# MATERIAL
>>>>

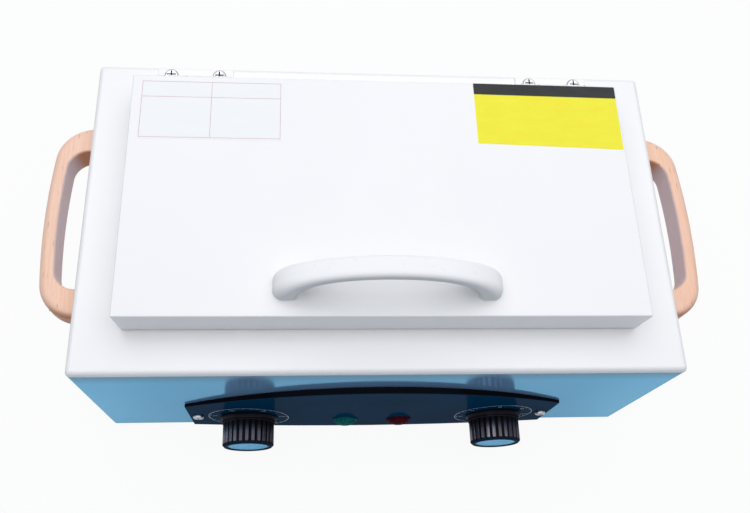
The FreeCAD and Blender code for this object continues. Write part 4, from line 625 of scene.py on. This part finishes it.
def numeral(shape, text, centre):
    """A number in the plain built-in face, flat on the panel."""
    curve = bpy.data.curves.new("numeral", "FONT")
    curve.body = text
    curve.size = NUMBER_SIZE
    curve.align_x = "CENTER"
    curve.align_y = "CENTER"
    curve.extrude = INK.length / 2
    curve.resolution_u = 3
    holder = bpy.data.objects.new("numeral", curve)
    bpy.context.scene.collection.objects.link(holder)
    bpy.context.view_layer.update()
    flat = bpy.data.meshes.new_from_object(holder)
    upright = Matrix.Rotation(math.pi / 2, 4, "X")
    flat.transform(Matrix.Translation(centre + INK / 2) @ upright)
    shape.from_mesh(flat)
    bpy.data.objects.remove(holder)
    bpy.data.curves.remove(curve)
    bpy.data.meshes.remove(flat)


RING_INNER = 25.35 * MM
RING_OUTER = 25.7 * MM
RING_STEPS = 96
TICK_MIDDLE = 24 * MM
LONG_TICK = (23.6 * MM, 0.22 * MM)
SHORT_TICK = (24.3 * MM, 0.14 * MM)
NUMBER_RADIUS = 21.4 * MM


def dial_print(shape, x, sweep, numbers, minor):
    """A ring, its ticks and its numbers around one knob, with minor steps between the numbers."""
    centre = Vector((x, 0, KNOB_Z))
    band(shape, centre, RING_INNER, RING_OUTER, 0, math.tau, RING_STEPS)
    low = math.radians(-sweep / 2)
    span = math.radians(sweep)
    steps = (len(numbers) - 1) * minor
    for i in range(steps + 1):
        angle = low + span * i / steps
        inner, half_width = SHORT_TICK if i % minor else LONG_TICK
        half = half_width / TICK_MIDDLE
        band(shape, centre, inner, RING_INNER, angle - half, angle + half, 1)
    for i, text in enumerate(numbers):
        angle = low + span * i / (len(numbers) - 1)
        middle = centre + Vector((math.sin(angle), 0, math.cos(angle))) * NUMBER_RADIUS
        middle.y = panel_face(middle.x)
        numeral(shape, text, middle + INK)


DIALS = (
    ("temperature", -KNOB_X, 270, ["0", "50", "100", "150", "200", "250"], 5),
    ("timer", KNOB_X, 300, ["0", "20", "40", "60", "80", "100", "120"], 4),
)
for dial, x, sweep, numbers, minor in DIALS:
    name = f"{dial}_scale_print"
    mesh = mesh_from(name, lambda s: dial_print(s, x, sweep, numbers, minor))
    piece(name, mesh, "cabinet", finish["white_ink"])


INDEX_PROFILE = [(18.24, 0.1), (18.24, 0.52), (17.5, 1.16), (16.98, 1.9), (16.76, 2.6),
                 (17.08, 3.2), (16.76, 3.78)]
INDEX_HALF = 0.45 * MM
INDEX_DEPTH = 0.9 * MM


def index_line(shape, x, sweep):
    """A short white line on a knob's flared skirt and bead, at the low end of its sweep."""
    angle = math.radians(-sweep / 2)
    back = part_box("temperature_knob")[1].y
    out = Vector((math.sin(angle), 0, math.cos(angle)))
    side = Vector((math.cos(angle), 0, -math.sin(angle)))
    centre = Vector((x, 0, KNOB_Z))
    rings = []
    for radius, rise in INDEX_PROFILE:
        foot = centre + out * radius * MM + Vector((0, back - rise * MM, 0))
        left, right, deep = foot + side * INDEX_HALF, foot - side * INDEX_HALF, out * INDEX_DEPTH
        rings.append([shape.verts.new(p) for p in (left, right, right - deep, left - deep)])
    join_rings(shape, rings)
    shape.faces.new(rings[0])
    shape.faces.new(rings[-1])


for dial, x, sweep, *_ in DIALS:
    name = f"{dial}_knob_index"
    mesh = mesh_from(name, lambda s: index_line(s, x, sweep))
    piece(name, mesh, f"{dial}_control", finish["white_ink"])


LENS_FLANGE = 1.2 * MM
LENS_CHAMFER = 0.15 * MM
LENS_ROUNDING = 0.2 * MM
LENS_STEP = 0.05 * MM
LENS_BACK_SHARE = 0.96
LENS_LIP_SHARE = 0.975
LENS_FOOT_SHARE = 0.86
LENS_FACE_SHARE = 0.84
LENS_RIBBED_SHARE = 0.99
LENS_DOME_POWER = 2.6
LENS_STEPS = 14
LENS_SIDES = 96
RIB_DEPTH = 0.16 * MM
RIB_PITCH = 1.15 * MM
CREASE = math.radians(35.0)


def ribbed_lens(shape, node):
    """A domed lens with a plain flange and fine upright ribs across its face."""
    low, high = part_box(node)
    cx, cz = (low.x + high.x) / 2, (low.z + high.z) / 2
    rim = (high.x - low.x) / 2
    base, flange, top = high.y, high.y - LENS_FLANGE, low.y
    rings = [(rim * LENS_BACK_SHARE, base), (rim, base - LENS_CHAMFER),
             (rim, flange + LENS_ROUNDING), (rim * LENS_LIP_SHARE, flange),
             (rim * LENS_FOOT_SHARE, flange - LENS_STEP)]
    face = rim * LENS_FACE_SHARE
    for i in range(LENS_STEPS + 1):
        share = 1 - i / LENS_STEPS
        dome = (top - flange) * math.sqrt(max(0.0, 1 - share ** LENS_DOME_POWER))
        rings.append((face * share, flange + dome))
    made = []
    for radius, y in rings[:-1]:
        row = []
        for k in range(LENS_SIDES):
            angle = math.tau * k / LENS_SIDES
            x, z = radius * math.cos(angle), radius * math.sin(angle)
            depth = 0.0
            if radius < face * LENS_RIBBED_SHARE:
                depth = RIB_DEPTH * (0.5 - 0.5 * math.cos(math.tau * x / RIB_PITCH))
            row.append(shape.verts.new((cx + x, y + depth, cz + z)))
        made.append(row)
    tip = shape.verts.new((cx, rings[-1][1], cz))
    back = shape.verts.new((cx, base, cz))
    join_rings(shape, made)
    for k in range(LENS_SIDES):
        m = (k + 1) % LENS_SIDES
        shape.faces.new((made[-1][k], made[-1][m], tip))
        shape.faces.new((made[0][m], made[0][k], back))


def smooth(mesh):
    """Smooth faces, with creases kept where the surface turns more than an angle."""
    mesh.polygons.foreach_set("use_smooth", [True] * len(mesh.polygons))
    mesh.set_sharp_from_angle(angle=CREASE)
    return mesh


for colour in ("green", "red"):
    node = f"{colour}_lamp_lens"
    mesh = smooth(mesh_from(node, lambda s: ribbed_lens(s, node)))
    slot = f"{colour}_lens"
    made = piece(f"{colour}_ribbed_lens", mesh, "cabinet", finish[slot])
    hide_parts(node)


# Stickers on the lid's top

lid_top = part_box("lid_shell")[1].z
FILM = Vector((0, 0, 0.08 * MM))
CORNER_STEPS = 4
RIGHT_LABEL = [(56.7, 85.3), (145.4, 84.9), (145.2, 40.6), (56.8, 43.2)]
LEFT_LABEL = [(-141.6, 82.6), (-58.4, 82.6), (-58.4, 42.4), (-141.6, 42.4)]
HEADER_SHARE = 0.185
LABEL_ROUNDING = 0.9 * MM
HEADER_ROUNDING = 0.5 * MM


def rounded_quad(corners, radius, z):
    """The outline, with small round corners, of a four-sided film given in millimetres."""
    points = []
    count = len(corners)
    for i in range(count):
        here = Vector((*corners[i], 0)) * MM
        before = (Vector((*corners[i - 1], 0)) * MM - here).normalized()
        after = (Vector((*corners[(i + 1) % count], 0)) * MM - here).normalized()
        for k in range(CORNER_STEPS + 1):
            share = k / CORNER_STEPS
            a = here + before * radius * (1 - share)
            b = here + after * radius * share
            points.append(a * (1 - share) + b * share)
    return [Vector((p.x, p.y, z)) for p in points]


def film(name, corners, radius, level, key):
    """A piece of label film lying on the lid, or on a lower film."""
    z = lid_top + FILM.z * level
    mesh = mesh_from(name, lambda s: prism(s, rounded_quad(corners, radius, z), FILM))
    piece(name, mesh, "lid", finish[key])


def between(a, b, share):
    """A point on the way from one to another."""
    return (a[0] + (b[0] - a[0]) * share, a[1] + (b[1] - a[1]) * share)


header = [RIGHT_LABEL[0], RIGHT_LABEL[1], between(RIGHT_LABEL[1], RIGHT_LABEL[2], HEADER_SHARE),
          between(RIGHT_LABEL[0], RIGHT_LABEL[3], HEADER_SHARE)]
film("yellow_label", RIGHT_LABEL, LABEL_ROUNDING, 0, "yellow_vinyl")
film("yellow_label_header", header, HEADER_ROUNDING, 1, "header_vinyl")
film("ruled_label", LEFT_LABEL, LABEL_ROUNDING, 0, "white_vinyl")


RULED_FRAME = (-140.2, -59.8, 43.7, 81.4)
RULED_MIDDLE = -100.1
RULED_HEADER = 70.95
RULE_HALF = 0.14
RULE_LIFT = Vector((0, 0, 0.03 * MM))


def ruled_lines(shape):
    """The ruled frame, its header line and its middle line."""
    x0, x1, y0, y1 = RULED_FRAME
    middle_x, header_y, half = RULED_MIDDLE, RULED_HEADER, RULE_HALF
    strips = [
        (x0 - half, x1 + half, y0 - half, y0 + half), (x0 - half, x1 + half, y1 - half, y1 + half),
        (x0 - half, x0 + half, y0 + half, y1 - half), (x1 - half, x1 + half, y0 + half, y1 - half),
        (x0 + half, x1 - half, header_y - half, header_y + half),
        (middle_x - half, middle_x + half, y0 + half, header_y - half),
        (middle_x - half, middle_x + half, header_y + half, y1 - half),
    ]
    z = lid_top + FILM.z
    for a, b, c, d in strips:
        outline = [Vector((x * MM, y * MM, z)) for x, y in ((a, c), (b, c), (b, d), (a, d))]
        prism(shape, outline, RULE_LIFT)


piece("ruled_label_lines", mesh_from("ruled_label_lines", ruled_lines), "lid",
      finish["red_ink"])


# Studio

WHITE = (1.0, 1.0, 1.0, 1.0)


def stage_surface(name, colour, share, mirrored_share):
    """A plain pale surface that shows nearly white to the camera and keeps a faint shadow."""
    f = Finish(name)
    mottle = f.noise(3.0, 3.0, 0.5)
    tone = f.blend(f.fit(mottle, 0.3, 0.7), colour, shaded(colour, 0.99))
    matt = f.add("ShaderNodeBsdfDiffuse", {}, {"Color": tone})
    shine = f.add("ShaderNodeEmission", {}, {"Color": WHITE, "Strength": 1.0})
    seen = (f.add("ShaderNodeLightPath", {}, {}, "Is Camera Ray") * share
            + f.add("ShaderNodeLightPath", {}, {}, "Is Glossy Ray") * mirrored_share
            + f.add("ShaderNodeLightPath", {}, {}, "Is Transmission Ray") * share)
    f.add_end(f.add("ShaderNodeMixShader", {}, {0: seen, 1: matt, 2: shine}))
    return f.material


FLOOR_REACH = 6.0
FLOOR_DEPTH = Vector((0, 0, 12 * MM))
FLOOR_TONE = (0.86, 0.87, 0.885, 1.0)
floor_corners = [Vector((x * FLOOR_REACH, y * FLOOR_REACH, 0)) - FLOOR_DEPTH
                 for x, y in ((-1, -1), (1, -1), (1, 1), (-1, 1))]
floor_mesh = mesh_from("floor", lambda s: prism(s, floor_corners, FLOOR_DEPTH))
floor = bpy.data.objects.new("floor", floor_mesh)
bpy.context.scene.collection.objects.link(floor)
floor_mesh.materials.append(
    stage_surface("studio_floor", FLOOR_TONE, share=0.93, mirrored_share=0.5))

SKY_TONE = (0.66, 0.80, 1.0, 1.0)
SKY_STRENGTH = 0.25
world = bpy.data.worlds.new("studio")
bpy.context.scene.world = world
world.use_nodes = True
sky = world.node_tree
sky.nodes.clear()
path = sky.nodes.new("ShaderNodeLightPath")
plain = sky.nodes.new("ShaderNodeBackground")
plain.inputs["Color"].default_value = SKY_TONE
plain.inputs["Strength"].default_value = SKY_STRENGTH
white = sky.nodes.new("ShaderNodeBackground")
white.inputs["Color"].default_value = WHITE
white.inputs["Strength"].default_value = 1.0
camera_or_mirror = sky.nodes.new("ShaderNodeMath")
camera_or_mirror.operation = "MAXIMUM"
any_seen = sky.nodes.new("ShaderNodeMath")
any_seen.operation = "MAXIMUM"
choose = sky.nodes.new("ShaderNodeMixShader")
end = sky.nodes.new("ShaderNodeOutputWorld")
for start, stop in (
    (path.outputs["Is Camera Ray"], camera_or_mirror.inputs[0]),
    (path.outputs["Is Glossy Ray"], camera_or_mirror.inputs[1]),
    (camera_or_mirror.outputs[0], any_seen.inputs[0]),
    (path.outputs["Is Transmission Ray"], any_seen.inputs[1]),
    (any_seen.outputs[0], choose.inputs[0]),
    (plain.outputs[0], choose.inputs[1]),
    (white.outputs[0], choose.inputs[2]),
    (choose.outputs[0], end.inputs["Surface"]),
):
    sky.links.new(start, stop)

LAMP_PLACE = Vector((0.0, 0.45, 1.5))
LAMP_TARGET = Vector((0.0, 0.45, 0.0))
LAMP_SIZE = (2.4, 2.1)
LAMP_POWER = 25.6
lamp_data = bpy.data.lights.new("overhead_box", "AREA")
lamp_data.shape = "RECTANGLE"
lamp_data.size, lamp_data.size_y = LAMP_SIZE
lamp_data.energy = LAMP_POWER
lamp = bpy.data.objects.new("overhead_box", lamp_data)
bpy.context.scene.collection.objects.link(lamp)
lamp.location = LAMP_PLACE
lamp.rotation_euler = (LAMP_TARGET - LAMP_PLACE).to_track_quat("-Z", "Y").to_euler()

CAMERA_LENS = 39.128
CAMERA_PLACE = (-0.04770, -0.20192, 0.56987)
CAMERA_TURN = (22.7525, -4.9371, -1.7438)
CAMERA_REACH = (0.01, 50.0)
camera_data = bpy.data.cameras.new("camera")
camera = bpy.data.objects.new("camera", camera_data)
bpy.context.scene.collection.objects.link(camera)
camera_data.sensor_fit = "HORIZONTAL"
camera_data.sensor_width = 36.0
camera_data.lens = CAMERA_LENS
camera_data.clip_start, camera_data.clip_end = CAMERA_REACH
camera.location = CAMERA_PLACE
camera.rotation_euler = tuple(math.radians(a) for a in CAMERA_TURN)
bpy.context.scene.camera = camera
bpy.context.scene.view_settings.view_transform = "Standard"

<<<<

# TASK DESCRIPTION
Only the lines from the start of the data to the line holding "NUMBER_RADIUS = 21.4 * MM" are wanted; return them exactly, both ends included.

# TASK OUTPUT
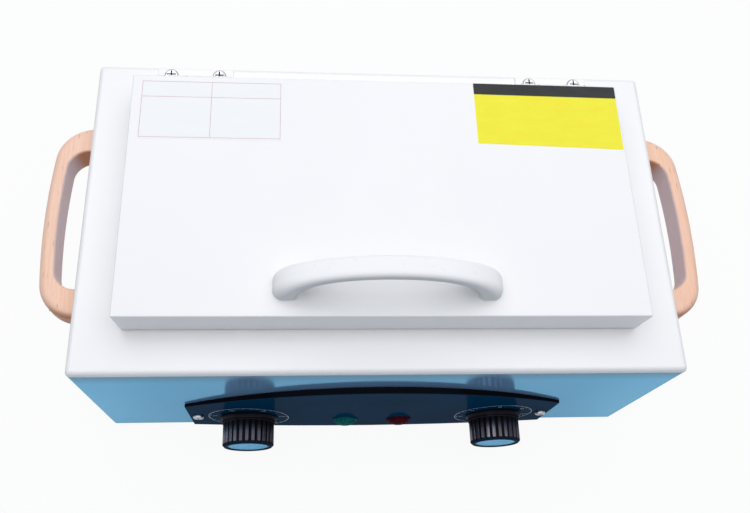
The FreeCAD and Blender code for this object continues. Write part 4, from line 625 of scene.py on. This part finishes it.
def numeral(shape, text, centre):
    """A number in the plain built-in face, flat on the panel."""
    curve = bpy.data.curves.new("numeral", "FONT")
    curve.body = text
    curve.size = NUMBER_SIZE
    curve.align_x = "CENTER"
    curve.align_y = "CENTER"
    curve.extrude = INK.length / 2
    curve.resolution_u = 3
    holder = bpy.data.objects.new("numeral", curve)
    bpy.context.scene.collection.objects.link(holder)
    bpy.context.view_layer.update()
    flat = bpy.data.meshes.new_from_object(holder)
    upright = Matrix.Rotation(math.pi / 2, 4, "X")
    flat.transform(Matrix.Translation(centre + INK / 2) @ upright)
    shape.from_mesh(flat)
    bpy.data.objects.remove(holder)
    bpy.data.curves.remove(curve)
    bpy.data.meshes.remove(flat)


RING_INNER = 25.35 * MM
RING_OUTER = 25.7 * MM
RING_STEPS = 96
TICK_MIDDLE = 24 * MM
LONG_TICK = (23.6 * MM, 0.22 * MM)
SHORT_TICK = (24.3 * MM, 0.14 * MM)
NUMBER_RADIUS = 21.4 * MM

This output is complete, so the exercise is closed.